In one of the most moving presentations, graduating senior Matthew Thompson was awarded the John Williams Heart of Belmont Award, which is given to a student committed to Belmont’s values including innovation, persistence, advocacy for change, community development and service. Before coming to Belmont, Thompson served in the Navy on the USS George Washington for five years. In 2005, he enlisted in the Army where he served an additional four years and afterwards completed one year of service in the Tennessee National Guard. After 10 years of service and three deployments, he was honorably discharged and began pursuing a degree in social work at Belmont.
An intern at Operation Stand Down, Thompson has been integral in the development of veterans services on campus and developed an intercollegiate student veteran coalition that spans six universities across Middle Tennessee. Thompson’s mission is to continue on to a career path that assists veterans who are transitioning from military service into civilian life. In his own words, his “biggest motivation has never been to be recognized but to instead encourage and inspire others to step forward and contribute.”

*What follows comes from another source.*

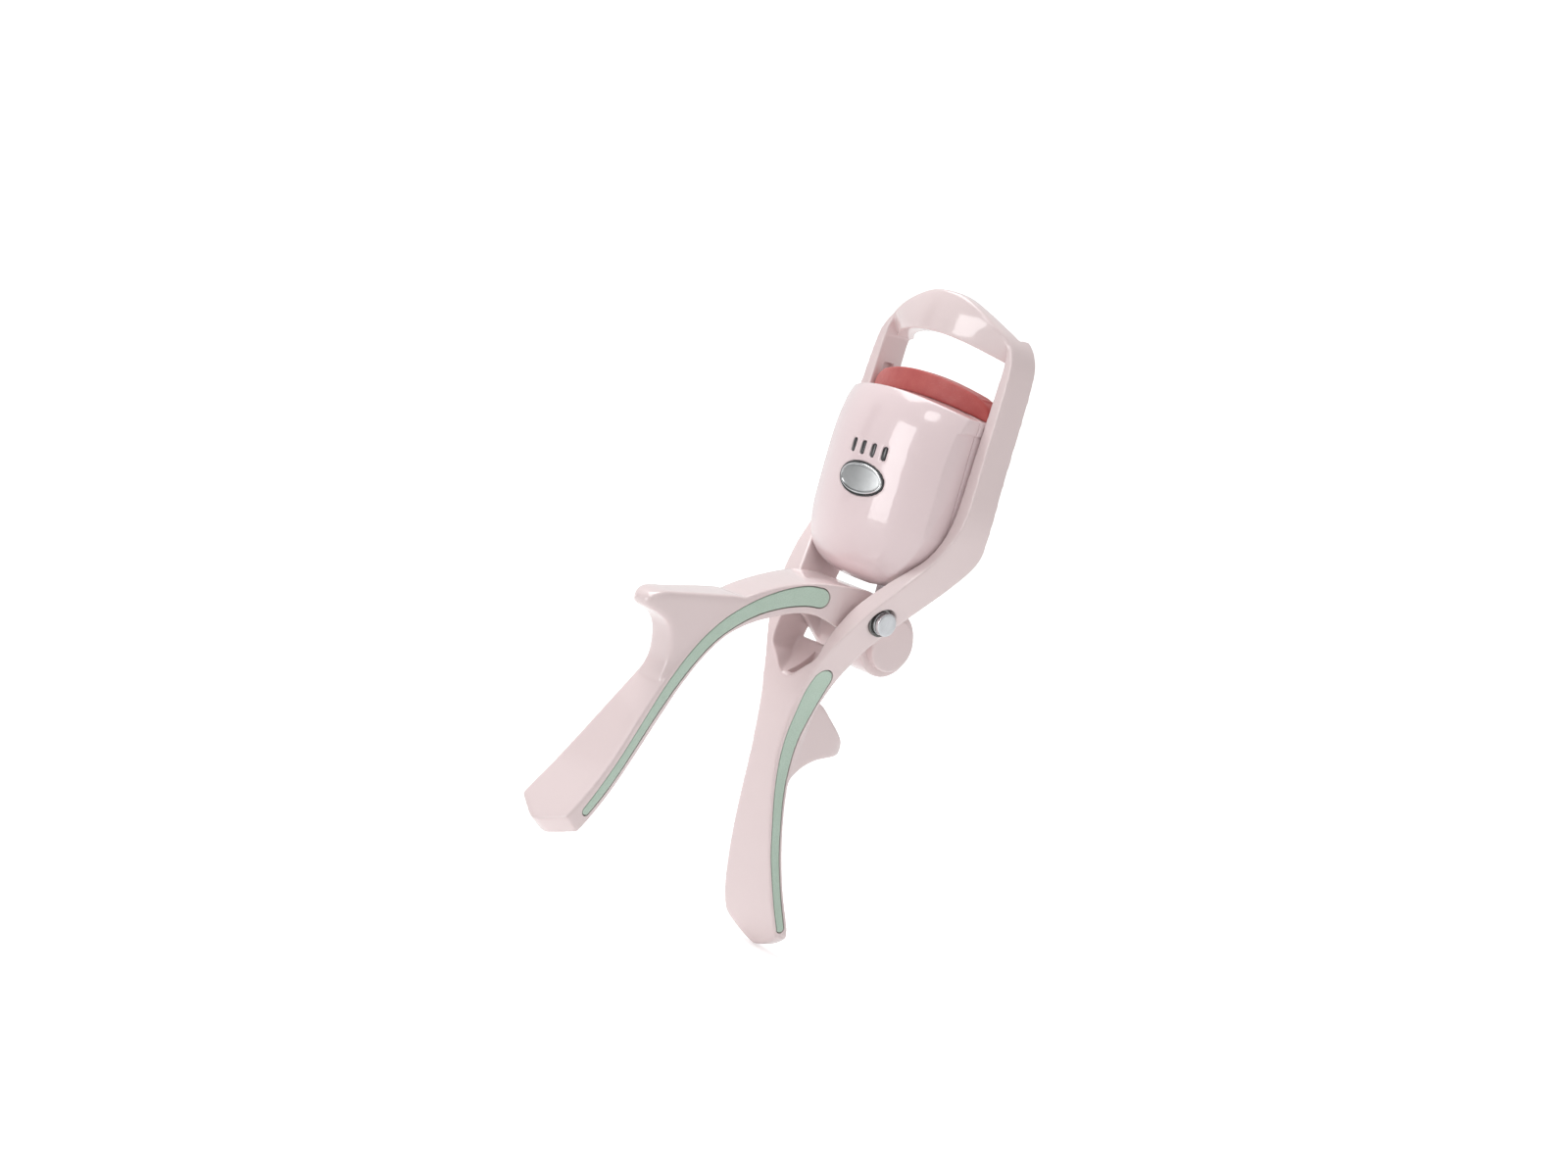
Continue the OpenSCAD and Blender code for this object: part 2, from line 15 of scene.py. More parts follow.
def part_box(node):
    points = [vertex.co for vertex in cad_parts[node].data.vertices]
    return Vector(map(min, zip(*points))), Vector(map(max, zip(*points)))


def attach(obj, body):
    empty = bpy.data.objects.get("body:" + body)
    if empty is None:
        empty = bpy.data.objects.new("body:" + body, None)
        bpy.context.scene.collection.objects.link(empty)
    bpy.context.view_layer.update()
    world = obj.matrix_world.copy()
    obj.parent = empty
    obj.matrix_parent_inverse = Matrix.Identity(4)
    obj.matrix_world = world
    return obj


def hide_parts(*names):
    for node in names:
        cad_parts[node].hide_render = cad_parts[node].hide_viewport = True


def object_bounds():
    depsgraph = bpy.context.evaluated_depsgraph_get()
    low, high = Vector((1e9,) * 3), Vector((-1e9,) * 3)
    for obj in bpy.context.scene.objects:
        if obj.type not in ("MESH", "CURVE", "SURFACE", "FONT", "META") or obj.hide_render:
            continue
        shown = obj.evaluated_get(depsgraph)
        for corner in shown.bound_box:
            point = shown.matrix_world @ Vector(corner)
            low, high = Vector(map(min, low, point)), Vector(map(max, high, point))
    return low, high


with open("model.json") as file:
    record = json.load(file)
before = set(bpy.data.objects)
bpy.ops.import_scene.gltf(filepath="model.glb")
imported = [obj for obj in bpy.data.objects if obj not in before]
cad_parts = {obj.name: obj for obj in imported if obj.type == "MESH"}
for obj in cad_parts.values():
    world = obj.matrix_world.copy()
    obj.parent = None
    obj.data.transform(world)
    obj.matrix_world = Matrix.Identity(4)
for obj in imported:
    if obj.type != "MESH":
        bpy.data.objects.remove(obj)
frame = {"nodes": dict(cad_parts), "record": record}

On March 17, the School of Music opened 16 new practice rooms in the annex located behind McAfee Concert Hall. These new rooms provide additional practice spaces for over 600 music majors. The rooms have been optimized for sound isolation and sound panels in the rooms lower the decibel levels to meet health and safety expectations.
Previously, all practice rooms were located in the Wilson Music Building or Massey Performing Arts Center. The new location adds variety to practice location options and will be convenient for students with lessons or ensemble rehearsals in McAfee. Later this spring, lockers will be installed and available for rent for student instrument storage.
“Practice is a vital part of any musician’s education, so we are delighted to have these additional new practice rooms on campus. To illustrate the impact of this new space, fully utilized this facility provides almost 1,800 hours of practice time per week for our students,” said Dean of the College of Visual and Performing Arts Dr. Cynthia Curtis.
The spaces are available for practice at the following times:
Monday – Friday 7 a.m. – 12:30 a.m.
Saturday 9 a.m. – 8:30 p.m.
Sunday 1 p.m. – 12:30 a.m.
For security, a building monitor will be on duty weekdays, beginning at 4 p.m., and on weekend hours as stated above.